Acredite que o INADEC, ou outra entidade ou autoridade, a andar atrás do mercado do Asa Branca ou do Catinton não vai resultar, como não tem resultado.

Precisamos ensinar as pessoas que quem paga mal paga duas vezes, ou seja, “o barato custa caro”. Acredito que feito este trabalho, o figurino muda radicalmente. Tudo depende da educação. O consumidor consciente torna-se um verdadeiro fiscal e isso no colectivo vai fazer muito bem a nossa sociedade.

Vou-lhe dar um exemplo: no passado recente comprávamos combustível em bidons.
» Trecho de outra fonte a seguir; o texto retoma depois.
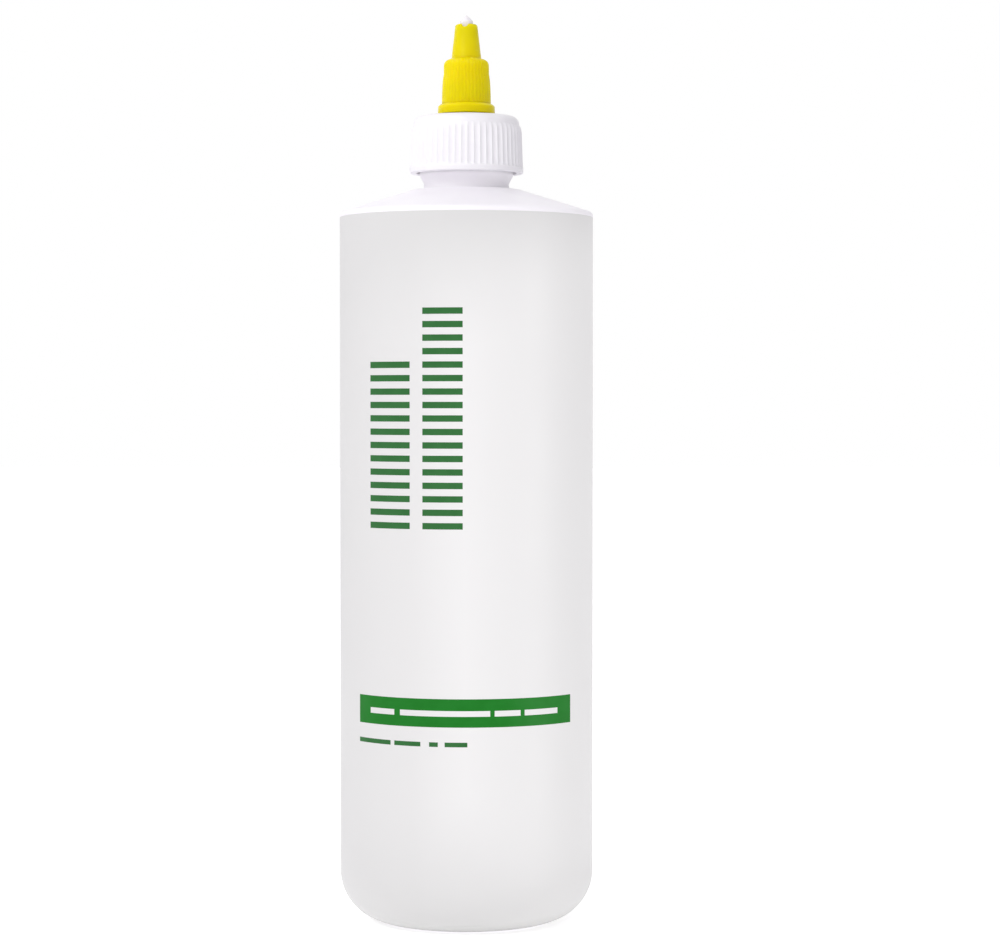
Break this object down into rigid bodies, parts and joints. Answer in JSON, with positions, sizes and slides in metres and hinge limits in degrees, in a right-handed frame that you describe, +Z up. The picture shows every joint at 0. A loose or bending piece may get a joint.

Chegava a ser mais fácil comprar um recipiente de 20 litros a preço especulativo do que aturar as longas filas nas bombas de combustível. Houve um significativo investimento neste segmento e quase que nos colocaram uma bomba a cada 3 a 10 km. Simplesmente os revendedores de bidons reduziram drasticamente.

No passado tivemos a fiscalização e a Polícia a correr atrás destes especuladores, mas resultou pouco. Hoje os vemos cada vez menos, principalmente nos grandes centros urbanos. Este é o caminho. As sanções e punição podem resolver em parte, mas as soluções definitivas requerem mais do que isso.


Finalmente o Dia do Consumidor (15 de Março) calhou num Domingo. É mais um dia que passa ou o INADEC está a assinalá-lo com actividades em concreto?

Olhe, a efeméride calhou no Domingo, pelo que preferimos marcar as actividades a propósito da data para esta Segunda-feira. 

Nesta manhã vamos prosseguir uma acção que já vem decorrendo. Trata-se da sensibilização de cidadãos consumidores sobre os seus direitos, deveres e obrigações. A nossa campanha decorre sob o lema “um minuto para repensar o consumo”.

Vamos falar do direito, a denuncia, o dever de reclamar e exigir, o direito de cidadania e a obrigação de lealdade. Onde o consumidor não deve abusar do seu Direito comprometendo a relação de consumo. Portanto, estamos na rua para falar disso frente a frente com o cidadão.